Aim of the task
The lines to be set down run from the line containing "make_base_shell()" through the final line of the data below; print them exactly and print nothing else.

** BEGIN Data excerpt **

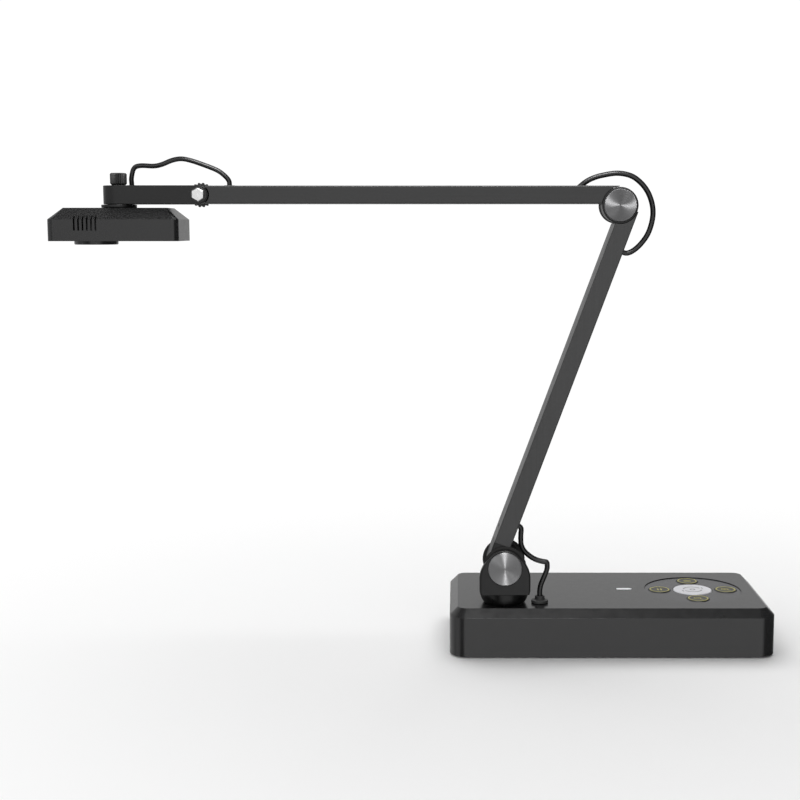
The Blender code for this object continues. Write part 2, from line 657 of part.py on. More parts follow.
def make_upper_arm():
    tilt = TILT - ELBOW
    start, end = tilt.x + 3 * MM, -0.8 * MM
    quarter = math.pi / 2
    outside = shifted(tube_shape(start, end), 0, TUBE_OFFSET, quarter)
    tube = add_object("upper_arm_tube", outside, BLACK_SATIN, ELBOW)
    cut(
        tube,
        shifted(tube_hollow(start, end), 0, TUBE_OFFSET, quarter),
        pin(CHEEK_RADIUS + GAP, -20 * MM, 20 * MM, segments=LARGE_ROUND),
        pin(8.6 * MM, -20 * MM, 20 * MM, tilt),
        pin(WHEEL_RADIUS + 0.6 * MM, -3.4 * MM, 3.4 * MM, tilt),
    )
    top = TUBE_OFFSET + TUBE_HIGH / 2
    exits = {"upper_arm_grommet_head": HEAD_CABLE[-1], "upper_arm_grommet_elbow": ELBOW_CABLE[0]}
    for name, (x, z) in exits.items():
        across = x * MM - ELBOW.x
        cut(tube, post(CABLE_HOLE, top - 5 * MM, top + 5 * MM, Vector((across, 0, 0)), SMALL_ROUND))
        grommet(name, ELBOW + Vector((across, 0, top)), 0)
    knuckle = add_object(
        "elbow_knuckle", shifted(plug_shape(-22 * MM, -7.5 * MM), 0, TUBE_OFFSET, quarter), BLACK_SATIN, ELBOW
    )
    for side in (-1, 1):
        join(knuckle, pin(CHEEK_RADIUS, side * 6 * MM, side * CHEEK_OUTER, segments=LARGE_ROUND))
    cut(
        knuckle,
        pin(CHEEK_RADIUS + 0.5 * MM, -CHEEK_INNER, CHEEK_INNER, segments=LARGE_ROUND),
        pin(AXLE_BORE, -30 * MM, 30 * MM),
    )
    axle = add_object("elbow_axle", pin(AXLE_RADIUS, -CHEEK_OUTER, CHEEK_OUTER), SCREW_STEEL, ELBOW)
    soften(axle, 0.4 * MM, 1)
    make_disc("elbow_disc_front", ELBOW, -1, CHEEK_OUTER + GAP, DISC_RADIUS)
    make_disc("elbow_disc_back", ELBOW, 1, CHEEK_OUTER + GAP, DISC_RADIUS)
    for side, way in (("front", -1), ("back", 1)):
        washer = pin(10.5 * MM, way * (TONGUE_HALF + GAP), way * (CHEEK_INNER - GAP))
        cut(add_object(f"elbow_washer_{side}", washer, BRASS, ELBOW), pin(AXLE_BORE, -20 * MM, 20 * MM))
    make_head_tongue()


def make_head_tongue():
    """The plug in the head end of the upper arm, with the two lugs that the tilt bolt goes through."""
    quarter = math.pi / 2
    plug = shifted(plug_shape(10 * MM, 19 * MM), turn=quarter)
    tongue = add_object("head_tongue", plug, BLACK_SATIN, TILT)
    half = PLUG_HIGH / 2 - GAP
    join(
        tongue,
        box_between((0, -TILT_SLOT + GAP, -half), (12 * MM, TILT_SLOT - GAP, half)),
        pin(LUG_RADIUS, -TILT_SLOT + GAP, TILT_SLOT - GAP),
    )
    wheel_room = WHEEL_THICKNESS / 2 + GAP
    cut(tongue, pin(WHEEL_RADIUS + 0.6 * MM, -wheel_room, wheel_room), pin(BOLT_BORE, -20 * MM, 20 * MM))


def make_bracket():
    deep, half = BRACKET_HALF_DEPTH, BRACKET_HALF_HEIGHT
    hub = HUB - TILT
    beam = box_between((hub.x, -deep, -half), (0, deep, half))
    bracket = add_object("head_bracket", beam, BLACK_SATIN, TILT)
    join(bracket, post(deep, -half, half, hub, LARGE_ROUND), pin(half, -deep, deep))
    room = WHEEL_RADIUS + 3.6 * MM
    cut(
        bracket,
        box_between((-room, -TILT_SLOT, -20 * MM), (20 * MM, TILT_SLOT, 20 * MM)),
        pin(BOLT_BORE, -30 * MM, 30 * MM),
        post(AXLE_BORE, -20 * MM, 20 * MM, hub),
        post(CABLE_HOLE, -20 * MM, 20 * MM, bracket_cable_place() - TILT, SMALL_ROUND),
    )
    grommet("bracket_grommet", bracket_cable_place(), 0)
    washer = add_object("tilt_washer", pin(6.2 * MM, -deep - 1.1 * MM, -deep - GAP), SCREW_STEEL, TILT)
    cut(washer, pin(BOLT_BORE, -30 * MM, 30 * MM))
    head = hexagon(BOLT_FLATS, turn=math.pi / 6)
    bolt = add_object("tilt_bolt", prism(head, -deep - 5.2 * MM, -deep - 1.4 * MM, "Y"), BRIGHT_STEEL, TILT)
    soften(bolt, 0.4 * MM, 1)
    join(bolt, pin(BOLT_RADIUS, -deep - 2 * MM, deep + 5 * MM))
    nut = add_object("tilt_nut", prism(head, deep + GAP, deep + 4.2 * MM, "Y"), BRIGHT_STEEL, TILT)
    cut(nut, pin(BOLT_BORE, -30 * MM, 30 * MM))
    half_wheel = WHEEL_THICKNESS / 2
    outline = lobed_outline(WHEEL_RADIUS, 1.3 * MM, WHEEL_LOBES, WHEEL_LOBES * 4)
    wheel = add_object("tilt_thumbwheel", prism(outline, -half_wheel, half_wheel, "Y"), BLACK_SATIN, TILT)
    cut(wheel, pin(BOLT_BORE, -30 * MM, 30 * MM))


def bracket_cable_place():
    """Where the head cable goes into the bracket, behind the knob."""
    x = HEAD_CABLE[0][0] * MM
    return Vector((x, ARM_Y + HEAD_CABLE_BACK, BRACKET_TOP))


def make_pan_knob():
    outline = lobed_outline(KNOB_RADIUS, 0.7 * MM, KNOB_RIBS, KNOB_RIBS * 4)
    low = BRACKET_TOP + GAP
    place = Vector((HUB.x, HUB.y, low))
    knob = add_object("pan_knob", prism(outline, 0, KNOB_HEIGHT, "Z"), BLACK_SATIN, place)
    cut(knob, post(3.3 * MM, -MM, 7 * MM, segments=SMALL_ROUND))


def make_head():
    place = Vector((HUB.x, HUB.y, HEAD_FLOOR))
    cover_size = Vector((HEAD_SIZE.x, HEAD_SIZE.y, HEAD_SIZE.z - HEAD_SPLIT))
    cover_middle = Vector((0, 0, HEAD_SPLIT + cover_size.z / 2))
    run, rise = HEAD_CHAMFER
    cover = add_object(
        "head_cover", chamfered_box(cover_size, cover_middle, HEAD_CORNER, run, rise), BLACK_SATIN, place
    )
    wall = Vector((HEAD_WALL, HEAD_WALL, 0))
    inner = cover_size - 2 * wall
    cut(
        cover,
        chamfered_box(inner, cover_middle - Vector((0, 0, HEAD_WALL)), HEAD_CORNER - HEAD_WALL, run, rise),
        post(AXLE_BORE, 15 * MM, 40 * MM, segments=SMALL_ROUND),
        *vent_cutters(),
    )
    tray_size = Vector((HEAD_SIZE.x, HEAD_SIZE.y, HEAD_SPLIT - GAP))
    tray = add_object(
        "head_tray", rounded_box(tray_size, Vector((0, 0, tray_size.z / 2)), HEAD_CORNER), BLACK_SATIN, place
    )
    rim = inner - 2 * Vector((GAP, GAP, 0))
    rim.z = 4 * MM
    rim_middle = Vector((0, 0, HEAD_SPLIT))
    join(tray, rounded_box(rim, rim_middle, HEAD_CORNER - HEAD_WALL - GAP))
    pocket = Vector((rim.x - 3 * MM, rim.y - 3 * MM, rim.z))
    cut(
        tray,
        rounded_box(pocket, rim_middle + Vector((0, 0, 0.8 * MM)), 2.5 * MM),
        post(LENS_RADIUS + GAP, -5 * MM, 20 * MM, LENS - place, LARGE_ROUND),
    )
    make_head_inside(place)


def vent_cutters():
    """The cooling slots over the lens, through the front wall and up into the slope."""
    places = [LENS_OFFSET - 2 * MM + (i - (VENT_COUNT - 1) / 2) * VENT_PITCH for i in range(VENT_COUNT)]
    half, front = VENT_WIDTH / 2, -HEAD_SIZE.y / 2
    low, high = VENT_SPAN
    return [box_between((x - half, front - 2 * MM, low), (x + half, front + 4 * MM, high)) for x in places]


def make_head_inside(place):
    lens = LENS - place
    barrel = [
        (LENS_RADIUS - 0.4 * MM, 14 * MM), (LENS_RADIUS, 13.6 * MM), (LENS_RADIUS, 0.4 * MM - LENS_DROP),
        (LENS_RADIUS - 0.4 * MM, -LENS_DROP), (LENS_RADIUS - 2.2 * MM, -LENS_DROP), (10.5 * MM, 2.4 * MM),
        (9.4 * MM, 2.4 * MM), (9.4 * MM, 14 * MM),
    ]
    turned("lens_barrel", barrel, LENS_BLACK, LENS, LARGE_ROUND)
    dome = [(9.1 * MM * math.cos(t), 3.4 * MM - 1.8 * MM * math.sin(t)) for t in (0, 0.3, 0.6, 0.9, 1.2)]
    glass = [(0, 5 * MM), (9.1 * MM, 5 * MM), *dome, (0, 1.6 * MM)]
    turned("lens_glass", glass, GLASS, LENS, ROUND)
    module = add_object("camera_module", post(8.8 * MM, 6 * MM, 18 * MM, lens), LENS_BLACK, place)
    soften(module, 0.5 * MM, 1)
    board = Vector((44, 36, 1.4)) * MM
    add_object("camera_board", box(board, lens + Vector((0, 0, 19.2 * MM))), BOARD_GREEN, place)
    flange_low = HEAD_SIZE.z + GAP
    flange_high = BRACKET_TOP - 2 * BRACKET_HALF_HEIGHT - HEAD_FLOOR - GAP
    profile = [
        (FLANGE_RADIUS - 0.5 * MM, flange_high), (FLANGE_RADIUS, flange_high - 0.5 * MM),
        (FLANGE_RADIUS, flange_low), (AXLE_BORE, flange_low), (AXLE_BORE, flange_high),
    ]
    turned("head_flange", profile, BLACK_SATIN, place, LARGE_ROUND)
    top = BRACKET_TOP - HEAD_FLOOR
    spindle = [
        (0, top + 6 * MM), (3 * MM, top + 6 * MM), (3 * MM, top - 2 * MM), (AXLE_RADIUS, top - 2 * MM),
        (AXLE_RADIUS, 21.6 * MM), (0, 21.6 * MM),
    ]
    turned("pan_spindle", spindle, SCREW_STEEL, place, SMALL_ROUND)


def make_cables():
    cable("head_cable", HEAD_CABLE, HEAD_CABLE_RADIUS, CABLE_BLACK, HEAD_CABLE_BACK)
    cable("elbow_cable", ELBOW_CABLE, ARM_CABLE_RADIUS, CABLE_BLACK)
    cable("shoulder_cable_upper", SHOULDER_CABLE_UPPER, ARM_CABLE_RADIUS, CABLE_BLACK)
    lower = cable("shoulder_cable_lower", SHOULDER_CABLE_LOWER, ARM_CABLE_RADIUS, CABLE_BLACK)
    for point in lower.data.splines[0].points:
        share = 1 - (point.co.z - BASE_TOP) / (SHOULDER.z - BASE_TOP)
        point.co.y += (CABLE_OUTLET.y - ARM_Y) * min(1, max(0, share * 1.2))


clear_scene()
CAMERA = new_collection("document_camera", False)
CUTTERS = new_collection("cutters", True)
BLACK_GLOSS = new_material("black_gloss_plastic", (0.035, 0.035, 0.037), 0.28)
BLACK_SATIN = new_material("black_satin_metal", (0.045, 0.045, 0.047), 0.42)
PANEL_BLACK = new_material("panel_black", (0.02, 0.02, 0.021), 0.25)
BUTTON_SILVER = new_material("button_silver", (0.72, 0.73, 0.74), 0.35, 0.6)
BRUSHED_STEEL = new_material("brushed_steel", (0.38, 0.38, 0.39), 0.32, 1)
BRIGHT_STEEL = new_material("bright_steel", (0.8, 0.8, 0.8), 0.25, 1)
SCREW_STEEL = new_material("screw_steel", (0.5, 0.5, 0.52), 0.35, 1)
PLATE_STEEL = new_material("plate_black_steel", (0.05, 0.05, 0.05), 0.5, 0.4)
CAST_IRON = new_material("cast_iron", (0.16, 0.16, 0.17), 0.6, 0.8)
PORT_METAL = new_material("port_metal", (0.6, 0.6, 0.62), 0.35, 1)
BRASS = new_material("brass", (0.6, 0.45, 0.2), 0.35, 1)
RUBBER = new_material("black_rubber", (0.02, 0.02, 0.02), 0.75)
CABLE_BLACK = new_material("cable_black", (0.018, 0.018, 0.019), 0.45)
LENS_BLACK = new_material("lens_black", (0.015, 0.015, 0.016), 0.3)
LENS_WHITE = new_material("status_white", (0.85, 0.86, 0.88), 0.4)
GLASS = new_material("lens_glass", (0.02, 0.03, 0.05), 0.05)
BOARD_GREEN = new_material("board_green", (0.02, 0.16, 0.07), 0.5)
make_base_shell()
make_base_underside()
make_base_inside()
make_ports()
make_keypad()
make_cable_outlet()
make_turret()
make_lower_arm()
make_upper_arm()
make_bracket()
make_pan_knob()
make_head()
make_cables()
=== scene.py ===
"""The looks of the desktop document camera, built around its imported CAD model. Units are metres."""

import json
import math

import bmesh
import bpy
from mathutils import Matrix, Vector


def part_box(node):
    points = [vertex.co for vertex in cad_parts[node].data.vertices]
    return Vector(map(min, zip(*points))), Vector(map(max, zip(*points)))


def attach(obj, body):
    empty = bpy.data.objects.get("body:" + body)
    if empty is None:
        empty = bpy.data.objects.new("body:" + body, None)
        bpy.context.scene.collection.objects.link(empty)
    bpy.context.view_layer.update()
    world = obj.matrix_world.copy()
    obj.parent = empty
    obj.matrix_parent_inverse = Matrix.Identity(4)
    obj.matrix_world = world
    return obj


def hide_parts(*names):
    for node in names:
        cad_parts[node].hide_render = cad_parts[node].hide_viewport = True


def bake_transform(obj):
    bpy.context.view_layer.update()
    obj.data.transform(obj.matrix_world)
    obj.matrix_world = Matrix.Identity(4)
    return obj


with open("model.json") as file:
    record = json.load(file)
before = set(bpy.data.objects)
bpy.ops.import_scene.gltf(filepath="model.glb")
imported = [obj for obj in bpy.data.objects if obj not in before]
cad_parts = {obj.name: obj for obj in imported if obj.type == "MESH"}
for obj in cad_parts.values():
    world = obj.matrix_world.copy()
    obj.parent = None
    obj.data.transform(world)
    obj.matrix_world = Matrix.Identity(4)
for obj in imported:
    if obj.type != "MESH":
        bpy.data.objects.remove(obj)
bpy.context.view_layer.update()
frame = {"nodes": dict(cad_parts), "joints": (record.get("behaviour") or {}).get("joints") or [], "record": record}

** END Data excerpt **

Finished exercise
make_base_shell()
make_base_underside()
make_base_inside()
make_ports()
make_keypad()
make_cable_outlet()
make_turret()
make_lower_arm()
make_upper_arm()
make_bracket()
make_pan_knob()
make_head()
make_cables()
=== scene.py ===
"""The looks of the desktop document camera, built around its imported CAD model. Units are metres."""

import json
import math

import bmesh
import bpy
from mathutils import Matrix, Vector


def part_box(node):
    points = [vertex.co for vertex in cad_parts[node].data.vertices]
    return Vector(map(min, zip(*points))), Vector(map(max, zip(*points)))


def attach(obj, body):
    empty = bpy.data.objects.get("body:" + body)
    if empty is None:
        empty = bpy.data.objects.new("body:" + body, None)
        bpy.context.scene.collection.objects.link(empty)
    bpy.context.view_layer.update()
    world = obj.matrix_world.copy()
    obj.parent = empty
    obj.matrix_parent_inverse = Matrix.Identity(4)
    obj.matrix_world = world
    return obj


def hide_parts(*names):
    for node in names:
        cad_parts[node].hide_render = cad_parts[node].hide_viewport = True


def bake_transform(obj):
    bpy.context.view_layer.update()
    obj.data.transform(obj.matrix_world)
    obj.matrix_world = Matrix.Identity(4)
    return obj


with open("model.json") as file:
    record = json.load(file)
before = set(bpy.data.objects)
bpy.ops.import_scene.gltf(filepath="model.glb")
imported = [obj for obj in bpy.data.objects if obj not in before]
cad_parts = {obj.name: obj for obj in imported if obj.type == "MESH"}
for obj in cad_parts.values():
    world = obj.matrix_world.copy()
    obj.parent = None
    obj.data.transform(world)
    obj.matrix_world = Matrix.Identity(4)
for obj in imported:
    if obj.type != "MESH":
        bpy.data.objects.remove(obj)
bpy.context.view_layer.update()
frame = {"nodes": dict(cad_parts), "joints": (record.get("behaviour") or {}).get("joints") or [], "record": record}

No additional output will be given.